A separate lobby group named Samtökin '22 was established in 2022 in opposition to Samtökin '78's advocacy for transgender people, modelled on the LGB Alliance's split from Stonewall in the United Kingdom. Daníel E. Arnarsson, the executive director of Samtökin '78, accused the new organisation of hate speech and stated it should be placed on a public list of extremist organisations. Between 2023 and 2025, Samtökin '78 filed criminal complaints against five individuals associated with Samtökin '22, in relation to alleged instances of hate speech and defamation.

== History ==
Samtökin '78 - The National Organization for Lesbians and Gay Men in Iceland was founded on May 2, 1978 primarily by Hörður Torfason as a scene for the social life of gay people and the fight for gay rights in Iceland. Its name and original rulebook were inspired by that of Forbundet af 1948, a Danish organization that was also named after the year it was founded. At founding, the group had twenty members who were all men. However, a number of women joined in the first year, and the amount of gay men and lesbians eventually became about equal.

The first declaration published by the group stated, "We, lesbians and gay men in Iceland, want to share our knowledge with other homosexuals, to strengthen their understanding of themselves, and to encourage them to strengthen their self-respect. We want to increase awareness of our situation in the society at large so people will understand that we are a normal part of society. We want to enjoy the full ethical and legal rights; without discrimination, but we don't ask for special treatment."

In March 1978, the organization was denied publication of an advertisement for its meeting by the national radio service, RÚV. The group lobbied for usage of their preferred terms for "lesbians" and "gays" ("lesbíur" and "hommar"), as opposed to the derogatory phrase "kynvillingar", which meant "sexual deviants", that the radio service would have required them to use in order to publish an advertisement. The national radio service then argued that they should use "proper Icelandic" rather than language that "violates popular taste and decency" if they wished to publish an advertisement. This debate continued for years.

Samtökin '78 orchestrated a campaign to bring wider visibility to gay people in Iceland, staging meetings and debates about gay and lesbian topics. Before the existence of the organization, gay people were rarely discussed in Iceland. The first public protests held by the organization took place in 1982, in Reykjavík. They were supported by gay rights organizations in other Nordic countries.

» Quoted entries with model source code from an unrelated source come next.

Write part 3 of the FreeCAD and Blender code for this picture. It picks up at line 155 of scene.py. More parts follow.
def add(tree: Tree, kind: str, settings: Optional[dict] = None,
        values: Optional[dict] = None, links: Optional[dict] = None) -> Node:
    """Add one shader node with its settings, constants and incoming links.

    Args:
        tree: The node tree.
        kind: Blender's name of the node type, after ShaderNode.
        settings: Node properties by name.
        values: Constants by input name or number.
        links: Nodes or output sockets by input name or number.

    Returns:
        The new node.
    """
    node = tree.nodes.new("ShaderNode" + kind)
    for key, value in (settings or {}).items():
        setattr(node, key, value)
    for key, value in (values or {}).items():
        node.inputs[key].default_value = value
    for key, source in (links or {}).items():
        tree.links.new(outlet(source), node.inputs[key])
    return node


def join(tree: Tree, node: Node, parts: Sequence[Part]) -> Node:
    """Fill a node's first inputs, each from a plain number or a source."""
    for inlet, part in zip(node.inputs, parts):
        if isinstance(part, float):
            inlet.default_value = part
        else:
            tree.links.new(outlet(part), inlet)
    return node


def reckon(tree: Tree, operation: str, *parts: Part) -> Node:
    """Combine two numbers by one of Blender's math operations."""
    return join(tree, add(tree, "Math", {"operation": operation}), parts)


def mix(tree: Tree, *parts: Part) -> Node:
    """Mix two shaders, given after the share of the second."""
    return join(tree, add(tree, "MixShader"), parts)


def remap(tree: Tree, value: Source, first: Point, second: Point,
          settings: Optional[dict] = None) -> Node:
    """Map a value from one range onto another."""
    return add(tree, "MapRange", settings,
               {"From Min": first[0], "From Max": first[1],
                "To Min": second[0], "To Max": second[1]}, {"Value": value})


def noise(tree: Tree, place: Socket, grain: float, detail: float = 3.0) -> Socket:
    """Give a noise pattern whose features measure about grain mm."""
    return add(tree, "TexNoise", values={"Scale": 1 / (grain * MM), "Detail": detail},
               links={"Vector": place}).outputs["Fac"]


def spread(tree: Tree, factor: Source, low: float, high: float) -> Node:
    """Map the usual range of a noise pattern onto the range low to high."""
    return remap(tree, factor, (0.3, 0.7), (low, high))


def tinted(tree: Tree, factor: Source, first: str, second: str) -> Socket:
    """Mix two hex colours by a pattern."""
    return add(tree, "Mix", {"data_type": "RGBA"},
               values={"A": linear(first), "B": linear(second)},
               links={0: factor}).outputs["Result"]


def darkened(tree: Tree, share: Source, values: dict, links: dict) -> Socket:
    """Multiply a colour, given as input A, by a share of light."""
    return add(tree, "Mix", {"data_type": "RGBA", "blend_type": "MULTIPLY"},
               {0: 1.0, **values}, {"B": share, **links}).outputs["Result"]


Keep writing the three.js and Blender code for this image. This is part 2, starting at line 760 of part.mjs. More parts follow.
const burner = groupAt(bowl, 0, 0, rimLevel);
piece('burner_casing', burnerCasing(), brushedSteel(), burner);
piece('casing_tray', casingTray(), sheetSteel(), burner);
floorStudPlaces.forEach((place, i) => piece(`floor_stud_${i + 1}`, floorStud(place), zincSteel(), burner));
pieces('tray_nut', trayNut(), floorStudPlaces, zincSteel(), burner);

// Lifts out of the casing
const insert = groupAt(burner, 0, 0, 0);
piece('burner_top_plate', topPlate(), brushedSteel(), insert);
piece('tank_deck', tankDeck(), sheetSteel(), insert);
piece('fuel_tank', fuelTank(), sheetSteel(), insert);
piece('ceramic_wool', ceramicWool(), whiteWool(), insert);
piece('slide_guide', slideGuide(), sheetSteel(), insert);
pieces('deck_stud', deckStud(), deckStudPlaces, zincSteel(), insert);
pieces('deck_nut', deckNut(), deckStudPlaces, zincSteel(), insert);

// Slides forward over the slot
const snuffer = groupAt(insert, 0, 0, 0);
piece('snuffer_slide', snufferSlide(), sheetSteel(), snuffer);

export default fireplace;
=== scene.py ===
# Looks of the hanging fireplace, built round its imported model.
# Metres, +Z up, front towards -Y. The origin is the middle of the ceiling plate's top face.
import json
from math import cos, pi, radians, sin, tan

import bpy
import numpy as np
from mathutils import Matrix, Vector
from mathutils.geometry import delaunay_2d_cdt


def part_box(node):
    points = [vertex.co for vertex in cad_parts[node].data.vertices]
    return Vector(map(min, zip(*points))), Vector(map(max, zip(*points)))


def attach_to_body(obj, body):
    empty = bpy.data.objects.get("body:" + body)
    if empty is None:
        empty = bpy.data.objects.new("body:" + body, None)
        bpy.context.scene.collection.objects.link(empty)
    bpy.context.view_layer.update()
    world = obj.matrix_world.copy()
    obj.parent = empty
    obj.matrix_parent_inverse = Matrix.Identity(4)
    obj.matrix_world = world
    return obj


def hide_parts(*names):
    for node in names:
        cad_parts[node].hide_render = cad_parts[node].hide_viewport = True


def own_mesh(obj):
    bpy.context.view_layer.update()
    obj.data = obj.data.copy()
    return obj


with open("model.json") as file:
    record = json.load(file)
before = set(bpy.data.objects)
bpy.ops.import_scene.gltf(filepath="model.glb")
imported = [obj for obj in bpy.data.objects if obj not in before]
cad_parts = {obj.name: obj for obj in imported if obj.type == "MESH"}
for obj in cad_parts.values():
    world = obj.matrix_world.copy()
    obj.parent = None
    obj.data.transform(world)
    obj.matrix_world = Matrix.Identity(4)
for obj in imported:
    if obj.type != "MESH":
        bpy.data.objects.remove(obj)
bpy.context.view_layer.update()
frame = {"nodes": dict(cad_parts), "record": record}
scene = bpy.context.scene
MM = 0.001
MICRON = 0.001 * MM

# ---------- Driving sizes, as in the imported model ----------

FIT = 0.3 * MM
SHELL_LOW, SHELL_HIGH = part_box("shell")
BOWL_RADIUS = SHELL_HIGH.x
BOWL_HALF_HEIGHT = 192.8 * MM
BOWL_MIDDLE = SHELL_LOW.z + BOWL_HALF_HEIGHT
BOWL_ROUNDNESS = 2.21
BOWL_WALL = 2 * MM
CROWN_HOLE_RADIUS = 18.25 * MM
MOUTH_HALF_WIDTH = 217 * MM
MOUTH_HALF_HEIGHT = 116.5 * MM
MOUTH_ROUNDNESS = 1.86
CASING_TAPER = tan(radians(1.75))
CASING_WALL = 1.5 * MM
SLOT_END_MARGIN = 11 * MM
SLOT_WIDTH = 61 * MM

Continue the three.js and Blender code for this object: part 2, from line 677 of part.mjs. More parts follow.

During the HIV/AIDS crisis in Iceland, there was a split in the organisation between some of its gay men and lesbians due to the focus on HIV-related issues at that time. A splinter group for lesbians called Íslensk Lesbíska was formed. According to Thorvaldur Kristinsson, who had been the chairperson of the organization at that time, "What happened here was, as far as I understand, somewhat opposite to what happened in the [United States], where the AIDS crisis brought men and women together. The girls [here] complained repeatedly about being left behind. They didn’t participate, they couldn't involve themselves in the AIDS work. They didn’t sense the fear and desperation that we did." At that time, the organization was involved with educating people on the topic of HIV/AIDS, including its own membership.

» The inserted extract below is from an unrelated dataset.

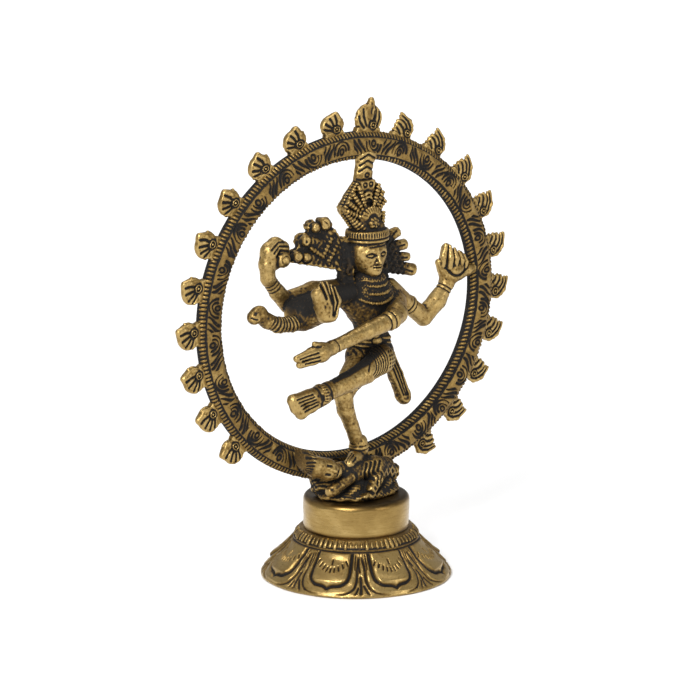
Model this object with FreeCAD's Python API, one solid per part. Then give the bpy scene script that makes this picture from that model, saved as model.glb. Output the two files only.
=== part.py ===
import FreeCAD, Part
import math
import os

# Nataraja statue in cast brass. All sizes in millimetres.
# The origin is the centre of the round foot at table height. +Z is up and
# the figure faces -Y. "left" and "right" in the names are the sides seen
# from the front: left is -X and right is +X.

V = FreeCAD.Vector

# Overall sizes
FOOT_R = 25.4

# Round base: (radius, height) along the outside and the inside of the skirt
COLLAR_Z = 10.4
DRUM_Z = 13.0
DRUM_TOP = 22.2
COLLAR_R = 16.8
COLLAR_TOP_R = 14.9
DRUM_R = 14.3
DRUM_EDGE = 1.3
DRUM_TOP_PLATE = 2.5
HOLLOW_R = 12.0
SKIRT_OUTSIDE = [
    (24.9, 0.0), (FOOT_R, 0.4), (FOOT_R, 1.4), (23.2, 3.9), (19.7, 7.2), (16.9, 9.9), (COLLAR_R, COLLAR_Z)]
SKIRT_INSIDE = [
    (HOLLOW_R, COLLAR_Z), (HOLLOW_R, 9.2), (14.4, 8.5), (17.9, 5.6), (21.2, 2.7), (23.0, 0.6), (23.0, 0.0)]

# Fastening inside the base
STUD_R = 2.0
STUD_BOTTOM = 14.4
STUD_TOP = 26.2
WASHER_R = 5.0
WASHER_THICK = 1.0
NUT_ACROSS = 7.0
NUT_THICK = 3.2

# Ring of flames
RING_Y = 3.0
RING_Z = 72.2
HOLE_HALF_X = 42.7
HOLE_HALF_Z = 38.9
INNER_BORDER_W = 1.4
BAND_W = 4.7
OUTER_BORDER_W = 1.3
BORDER_THICK = 2.8
BAND_THICK = 4.0
BAND_CHAMFER = 0.7
RING_LEAN = 7.9
FLAMES_EACH_SIDE = 10
FLAME_STEP = 14.14
FLAME_HALF_W = 3.7
TOP_FLAME_HALF_W = 4.5
FLAME_THICK = 2.4
FLAME_ROOT_SUNK = 0.9
FLAME_REACH_X = 57.16
FLAME_REACH_Z = 52.6
TOP_REACH_Z = 55.32
TIP_LEAN = 1.6  # degrees by which each tip leans towards the top of the ring

solids = {}


def ball(centre, radius, axis=V(0, 0, 1)):
    return Part.makeSphere(radius, V(*centre), axis)


def cone(start, end, r_start, r_end):
    a = V(*start)
    b = V(*end)
    axis = b - a
    if abs(r_start - r_end) < 0.02:
        return Part.makeCylinder(r_start, axis.Length, a, axis)
    return Part.makeCone(r_start, r_end, axis.Length, a, axis)


def limb(*joints):
    """A rounded limb through (x, y, z, radius) joints."""
    shape = None
    for number, joint in enumerate(joints):
        near = joints[number - 1] if number else joints[1]
        along = V(*near[:3]) - V(*joint[:3])
        # the joint ball stands a little proud, so every surface crosses cleanly
        piece = ball(joint[:3], joint[3] * 1.04, along)
        shape = piece if shape is None else shape.fuse(piece)
        if number:
            shape = shape.fuse(cone(near[:3], joint[:3], near[3], joint[3]))
    return shape


def fuse_all(shapes):
    whole = shapes[0]
    for shape in shapes[1:]:
        whole = whole.fuse(shape)
    return whole


def biggest(shape):
    return max(shape.Solids, key=lambda solid: solid.Volume)


def place(name, shape):
    """Fit a piece against the pieces already there and keep it."""
    for other in solids.values():
        if shape.BoundBox.intersect(other.BoundBox):
            shape = shape.cut(other)
    solid = biggest(shape)
    solids[name] = solid
    return solid


def turned(points):
    """A solid of revolution about Z from a closed (radius, height) outline."""
    outline = [V(r, 0, z) for r, z in points]
    outline.append(outline[0])
    face = Part.Face(Part.makePolygon(outline))
    return face.revolve(V(0, 0, 0), V(0, 0, 1), 360)


def oval(offset):
    half_x = HOLE_HALF_X + offset
    half_z = HOLE_HALF_Z + offset
    curve = Part.Ellipse(V(half_x, 0, 0), V(0, half_z, 0), V(0, 0, 0))
    return Part.Wire(curve.toShape())


def oval_band(inner, outer, thick):
    """A flat oval hoop standing upright in the plane of the ring."""
    hoop = Part.Face(oval(outer)).cut(Part.Face(oval(inner)))
    solid = biggest(hoop.extrude(V(0, 0, thick)))
    solid.rotate(V(0, 0, 0), V(1, 0, 0), 90)
    solid.translate(V(0, RING_Y + thick / 2, RING_Z))
    return solid


def ring_point(angle, half_x, half_z):
    a = math.radians(angle)
    return V(half_x * math.cos(a), RING_Y, RING_Z + half_z * math.sin(a))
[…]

In 1992 the organization allowed bisexual people to join, and in 2007 transgender people were also welcomed. Subsequently the organization changed its name to Samtökin '78 - The National Queer Organization of Iceland. Torfason left the group in 1993, and later criticised aspects of the group. The group helped to legalize gay civil unions in Iceland. In 1996, the group organized a celebration of the first gay couples to receive registered civil unions in the country. The event was supported by the government of Reykjavík and attended by many notable Icelandic figures such as presidential candidates, religious leaders, and celebrities.

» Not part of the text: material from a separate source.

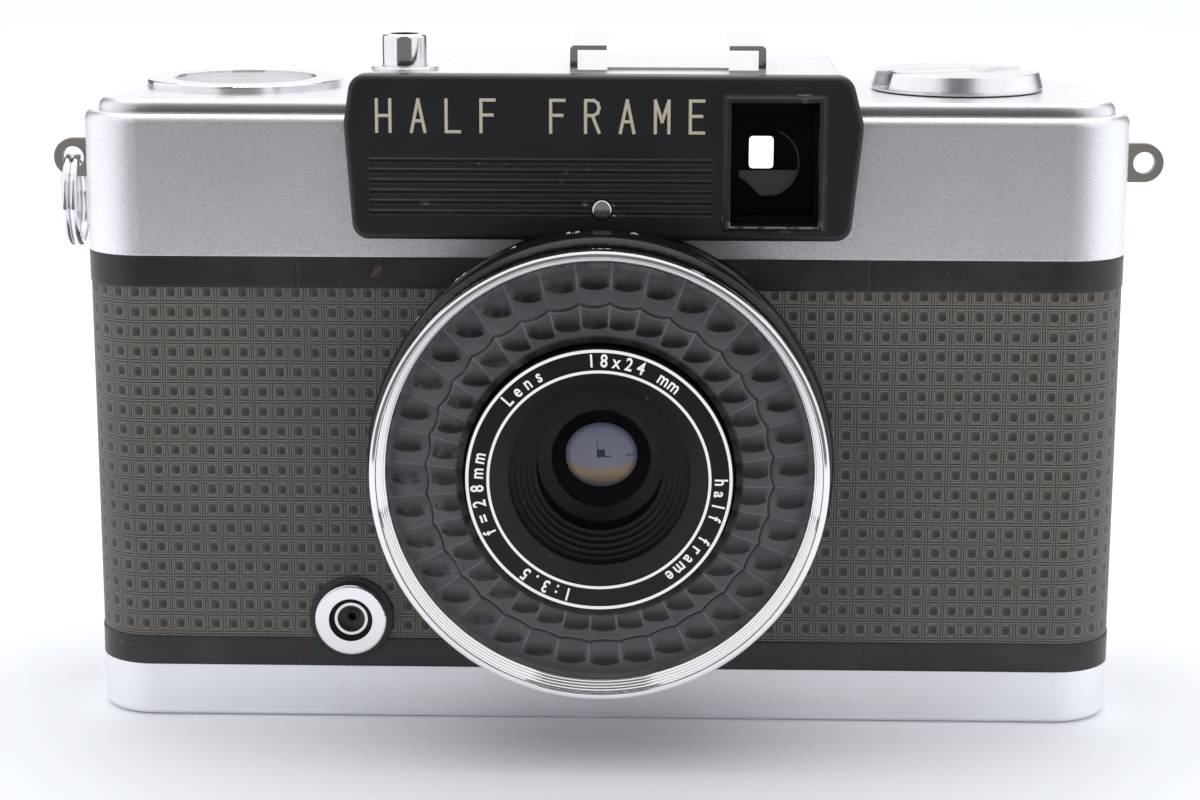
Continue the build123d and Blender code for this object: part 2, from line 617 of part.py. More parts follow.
def make_door_covering():
    skin = slab(SKIN_INSET, SKIN_LOW, SKIN_HIGH) - slab(SKIN_RECESS, SKIN_LOW - 1, SKIN_HIGH + 1)
    skin = skin & block(-SIDE - 1, SIDE + 1, SPLIT_Y + 0.25, BACK + 1, 0, COVER_LOW)
    return skin - rod_z(HINGE, HINGE_RELIEF_R + 1.2, 0, COVER_LOW)


def make_hinge_pin():
    return rod_z(HINGE, HINGE_PIN_R, BODY_KNUCKLES[0][0], BODY_KNUCKLES[1][1])


def make_pressure_plate():
    plate = block(-11.8, 23.8, FILM_PLANE + 0.2, FILM_PLANE + 1.0, LENS_Z - 17.2, LENS_Z + 17.2)
    plate = fillet(plate.edges().filter_by(Axis.Y), 1.5)
    for guide_z in GUIDES_Z:
        plate += rod_y((GUIDE_X, guide_z), GUIDE_R, FILM_PLANE + 0.5, 13.3)
    return plate


def make_door_latch():
    plate = block(SIDE - 1.25, SIDE + 0.45, 2.6, 7.6, 21.5, 33.5)
    plate = fillet(plate.edges().filter_by(Axis.X), 1.0)
    for index in range(5):
        ridge_z = 24.5 + 1.5 * index
        plate += block(SIDE + 0.4, SIDE + 0.85, 3.2, 7.0, ridge_z - 0.35, ridge_z + 0.35)
    return plate


# ------------------------------------------------------------------ lens and meter ring
def make_lens_flange():
    seat = FRONT + SKIN_RECESS
    return lens_turn([
        (19.0, seat), (FLANGE_R, seat), (FLANGE_R, FRONT - 7.2), (20.4, FRONT - 7.2), (20.4, FRONT - 13.9),
        (20.25, FRONT - 13.9), (20.25, FRONT - 12.9), (12.9, FRONT - 12.9), (12.9, FRONT - 12.3),
        (19.0, FRONT - 12.3),
    ])


def make_aperture_ring():
    return lens_turn([
        (20.4 + RUN, FRONT - 7.5), (22.7, FRONT - 7.5), (APERTURE_RING_R, FRONT - 8.1),
        (APERTURE_RING_R, FRONT - 12.1), (22.9, FRONT - 12.6), (20.4 + RUN, FRONT - 12.6),
    ])


def make_film_speed_ring():
    return lens_turn([
        (20.4 + RUN, FRONT - 12.9), (22.3, FRONT - 12.9), (22.3, FRONT - 14.6), (BEZEL_R, FRONT - 15.0),
        (BEZEL_R, BEZEL_FRONT + 0.3), (BEZEL_R - 0.3, BEZEL_FRONT), (FILTER_R + 0.4, BEZEL_FRONT),
        (FILTER_R, BEZEL_FRONT + 0.4), (FILTER_R, FRONT - 13.8), (20.4 + RUN, FRONT - 13.8),
    ])


def make_bubble_glass():
    """The moulded ring of lenslets over the meter cell, with the groove between its two rows."""
    back = FRONT - 14.0
    return lens_turn([
        (13.4, back), (21.0, back), (21.0, back - 0.5), (17.3, back - 1.35), (17.0, back - 0.9), (16.7, back - 1.5),
        (13.4, back - 2.0),
    ])


def make_selenium_cell():
    return lens_turn([(13.6, FRONT - 13.0), (20.1, FRONT - 13.0), (20.1, FRONT - 13.8), (13.6, FRONT - 13.8)])


def make_name_ring():
    return lens_turn([
        (NAME_RING_R, FRONT - 14.2), (NAME_RING_R, FRONT - 17.3), (NAME_RING_HOLE_R, FRONT - 17.3),
        (8.9, FRONT - 15.9), (8.9, FRONT - 15.5), (12.6, FRONT - 15.5), (12.6, FRONT - 14.2),
    ])


def make_lens_barrel():
    """The fixed inner barrel, with anti-glare steps in front of the front element."""
    steps = 5
    outline = [(12.6, FRONT - 6.0), (12.6, FRONT - 15.5), (8.9, FRONT - 15.5)]
    for index in range(steps):
        radius = 8.9 - 2.6 * (index + 1) / steps
        depth = FRONT - 15.5 + 2.9 * (index + 1) / steps
        outline += [(outline[-1][0], depth), (radius, depth)]
    outline += [(6.3, FRONT - 12.4), (7.6, FRONT - 12.4), (7.6, FRONT - 9.0), (5.0, FRONT - 8.0), (5.0, FRONT - 6.0)]
    return lens_turn(outline)


def make_front_element():
    return Pos(0, 0, LENS_Z) * lens_disc(7.6, FRONT - 12.0, FRONT - 9.6, 1.1, 0.1)


def make_rear_element():
    return Pos(0, 0, LENS_Z) * lens_disc(5.2, FRONT - 0.6, FRONT + 1.4, 0.3, 0.7)


def blade_post(angle):
    """The (x, z) place of a blade's pivot post, at an angle round the lens axis."""
    return (BLADE_ARM * math.cos(math.radians(angle)), LENS_Z + BLADE_ARM * math.sin(math.radians(angle)))


APERTURE_POST_ANGLES = {"left": 135, "right": -45}
SHUTTER_POST_ANGLES = {"left": 180, "right": 0}


def make_shutter_housing():
    case = rod_y((0, LENS_Z), 18.4, FRONT - 6.0, FRONT + 1.2)
    case -= rod_y((0, LENS_Z), HOUSING_CAVITY_R, FRONT - 5.2, FRONT + 0.4)
    for angle in (*APERTURE_POST_ANGLES.values(), *SHUTTER_POST_ANGLES.values()):
        case += rod_y(blade_post(angle), BLADE_POST_R, FRONT - 5.3, FRONT + 0.5)
    case -= rod_y((0, LENS_Z), CLEAR_R, FRONT - 7, FRONT - 5)
    return case - rod_y((0, LENS_Z), 5.2, FRONT, FRONT + 3)


def blade_arm(angle, y0, y1):
    """A blade's arm, from the lens axis to its pivot post, with an eye round the post."""
    post = blade_post(angle)
    arm = Rot(0, -angle, 0) * block(0, BLADE_ARM, y0, y1, -1.6, 1.6)
    return Pos(0, 0, LENS_Z) * arm + rod_y(post, 2.0, y0, y1)


def make_aperture_blade(side, y0):
    angle = APERTURE_POST_ANGLES[side]
    y1 = y0 + 0.3
    blade = rod_y((0, LENS_Z), 7.0, y0, y1) + blade_arm(angle, y0, y1)
    blade -= rod_y((0, LENS_Z), CLEAR_R + 0.1, y0 - 1, y1 + 1)
    return blade - rod_y(blade_post(angle), BLADE_POST_R + RUN, y0 - 1, y1 + 1)


def make_shutter_blade(side, y0):
    angle = SHUTTER_POST_ANGLES[side]
    y1 = y0 + 0.3
    blade = rod_y((0, LENS_Z), 5.0, y0, y1) + blade_arm(angle, y0, y1)
    return blade - rod_y(blade_post(angle), BLADE_POST_R + RUN, y0 - 1, y1 + 1)


# ------------------------------------------------------------------ sync socket
def make_sync_socket_ring():
    ring = rod_y(SYNC, 3.8, FRONT - 1.25, FRONT - 0.25)
    ring = fillet(ring.edges().group_by(Axis.Y)[0], 0.25)
    ring += rod_y(SYNC, 3.0, FRONT - 0.3, FRONT + 3.0)
    return ring - rod_y(SYNC, 2.3, FRONT - 3, FRONT + 2.4)


def make_sync_socket_contacts():
    """The contact tube and the centre contact, held in the socket's insulating floor."""
    tube = rod_y(SYNC, 1.75, FRONT - 0.7, FRONT + 2.4) - rod_y(SYNC, 1.45, FRONT - 3, FRONT + 1.6)
    return tube + (rod_y(SYNC, 0.75, FRONT + 0.2, FRONT + 2.4) - rod_y(SYNC, 0.45, FRONT - 2, FRONT + 1.5))


NODES = {
    "bottom_plate": make_bottom_plate(),
    "tripod_bush": make_tripod_bush(),
    "base_screws": make_base_screws(),
    "rewind_release_button": make_rewind_release_button(),
    "body_casting": make_body_casting(),
    "front_plate": make_front_plate(),
    "front_covering_left": make_front_covering(True),
    "front_covering_right": make_front_covering(False),
    "top_cover": make_top_cover(),
    "strap_lug_left": make_strap_lug(-1),
    "strap_lug_right": make_strap_lug(1),
    "split_ring": make_split_ring(),
    "accessory_shoe": make_accessory_shoe(),
    "fascia": make_fascia(),
    "index_pin": make_index_pin(),
    "viewfinder_window": make_viewfinder_window(),
    "viewfinder_tunnel": make_viewfinder_tunnel(),
    "viewfinder_objective": make_viewfinder_objective(),
    "eyepiece_frame": make_eyepiece_frame(),
    "eyepiece_lens": make_eyepiece_lens(),
    "low_light_flag": make_low_light_flag(),
    "button_collar": make_button_collar(),
    "shutter_button": make_shutter_button(),
    "release_rod": make_release_rod(),
    "button_spring": make_button_spring(),
    "counter_bezel": make_counter_bezel(),
    "counter_window": make_counter_window(),
    "counter_bridge": make_counter_bridge(),
    "counter_dial": make_counter_dial(),
    "galvanometer": make_galvanometer(),
    "meter_needle": make_meter_needle(),
    "advance_thumbwheel": make_advance_thumbwheel(),
    "take_up_spool": make_take_up_spool(),
    "film_sprocket": make_film_sprocket(),
    "rewind_knob": make_rewind_knob(),
    "rewind_crank": make_rewind_crank(),
    "crank_handle": make_crank_handle(),
    "rewind_shaft": make_rewind_shaft(),
    "rewind_collar": make_rewind_collar(),
    "back_door": make_back_door(),
    "door_covering": make_door_covering(),
    "hinge_pin": make_hinge_pin(),
    "pressure_plate": make_pressure_plate(),
    "door_latch": make_door_latch(),
    "lens_flange": make_lens_flange(),
    "aperture_ring": make_aperture_ring(),
    "film_speed_ring": make_film_speed_ring(),
    "bubble_glass": make_bubble_glass(),
    "selenium_cell": make_selenium_cell(),
    "name_ring": make_name_ring(),
    "lens_barrel": make_lens_barrel(),
    "front_element": make_front_element(),
    "rear_element": make_rear_element(),
    "shutter_housing": make_shutter_housing(),
    "aperture_blade_left": make_aperture_blade("left", FRONT - 4.6),
    "aperture_blade_right": make_aperture_blade("right", FRONT - 4.0),
    "shutter_blade_left": make_shutter_blade("left", FRONT - 3.2),
    "shutter_blade_right": make_shutter_blade("right", FRONT - 2.6),
    "sync_socket_ring": make_sync_socket_ring(),
    "sync_socket_contacts": make_sync_socket_contacts(),
}

os.makedirs("parts", exist_ok=True)
for name, shape in NODES.items():
    export_step(shape, f"parts/{name}.step")
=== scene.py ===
import json
import math

import bpy
from mathutils import Matrix, Vector


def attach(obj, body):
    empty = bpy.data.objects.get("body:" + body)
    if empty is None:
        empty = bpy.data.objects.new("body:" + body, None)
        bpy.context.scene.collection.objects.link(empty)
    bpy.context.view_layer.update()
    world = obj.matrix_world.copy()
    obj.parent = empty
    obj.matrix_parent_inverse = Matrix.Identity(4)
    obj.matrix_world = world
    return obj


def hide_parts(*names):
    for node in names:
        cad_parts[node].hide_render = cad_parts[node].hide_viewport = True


MM = 0.001

# ------------------------------------------------------------------ sizes shared with the CAD, in millimetres
FRONT = -15.5
LENS_Z = 30.5
SKIN_R = 6.2
SKIN_HIGH = 46.35
STRAIGHT_X = 47.7
STRAIGHT_Y = 9.2
BEZEL_FRONT = FRONT - 17.0
SYNC = (-26.45, 11.15)
COUNTER = (-39.1, 2.9)
FOOT_Z = 64.1
GROOVE_LOW = 54.6
GROOVE_PITCH = 1.05

# ------------------------------------------------------------------ sizes of the visual pieces, in millimetres
CELL_H = 2.09
LENSLETS = 36
LENSLET_TURN = math.radians(3.3)
NAME_FACE = FRONT - 17.3
LETTER_SCALE = 1.38
OBJECTIVE = (16.35, 59.3)
FLOOR_DROP = 0.03

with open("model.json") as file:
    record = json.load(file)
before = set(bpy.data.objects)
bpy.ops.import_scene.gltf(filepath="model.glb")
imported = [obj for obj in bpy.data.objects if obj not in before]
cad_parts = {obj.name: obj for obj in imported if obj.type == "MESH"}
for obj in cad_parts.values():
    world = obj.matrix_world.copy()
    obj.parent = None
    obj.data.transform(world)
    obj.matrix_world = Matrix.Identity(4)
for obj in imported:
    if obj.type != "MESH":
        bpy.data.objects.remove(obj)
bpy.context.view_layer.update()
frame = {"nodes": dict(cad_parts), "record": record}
nodes = frame["nodes"]


# ------------------------------------------------------------------ node trees
class Num:
    """A number in a node tree. Arithmetic on it adds Math nodes."""

    def __init__(self, tree, socket):
        self.tree = tree
        self.socket = socket

    def math(self, operation, *others, clamp=False):
        node = self.tree.nodes.new("ShaderNodeMath")
        node.operation = operation
        node.use_clamp = clamp
        self.tree.links.new(self.socket, node.inputs[0])
        for index, other in enumerate(others, 1):
            if isinstance(other, Num):
                self.tree.links.new(other.socket, node.inputs[index])
            else:
                node.inputs[index].default_value = other
        return Num(self.tree, node.outputs[0])

    def __add__(self, other):
        return self.math("ADD", other)

    def __sub__(self, other):
        return self.math("SUBTRACT", other)

    def __mul__(self, other):
        return self.math("MULTIPLY", other)

    def fract(self):
        return self.math("FRACT")

    def abs(self):
        return self.math("ABSOLUTE")

    def power(self, exponent):
        return self.math("POWER", exponent)

    def step(self, low, high):
        """0 below low, 1 above high, smooth between."""
        node = self.tree.nodes.new("ShaderNodeMapRange")
        node.interpolation_type = "SMOOTHSTEP"
        node.inputs["From Min"].default_value = low
        node.inputs["From Max"].default_value = high
        self.tree.links.new(self.socket, node.inputs["Value"])
        return Num(self.tree, node.outputs["Result"])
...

In 2010, the group granted a human rights award to the Church of Iceland after 111 religious leaders signed an article supporting gay marriage. In August 2015, the organization ran a contest called Hýryrði 2015 (Queer Words 2015) attempting to translate sixteen LGBT+ phrases into the Icelandic language. The results were announced on Icelandic Language Day. The contest has since then been held every year. In 2015, the group experienced a conflict with the Church of Iceland about whether ministers should be able to refuse to approve a gay marriage. That year, the organization held educational lectures at 29 of Iceland's schools.

In 2020, they released a survey of LGBT youth reporting their experiences with harassment and assault. In June 2021, they awarded a badge to former Prime Minister of Iceland Jóhanna Sigurðardóttir as the first openly gay head of government in the world. In September 2021, the group assessed each of Iceland's political parties' platforms, based on how thoroughly they addressed LGBT issues. As of 2021, the group also compiled data on suspected hate crimes in Iceland, in the absence of officially collected statistics by the national government. The group has lobbied for the government to collect this information and to create a program to prevent these incidents from occurring.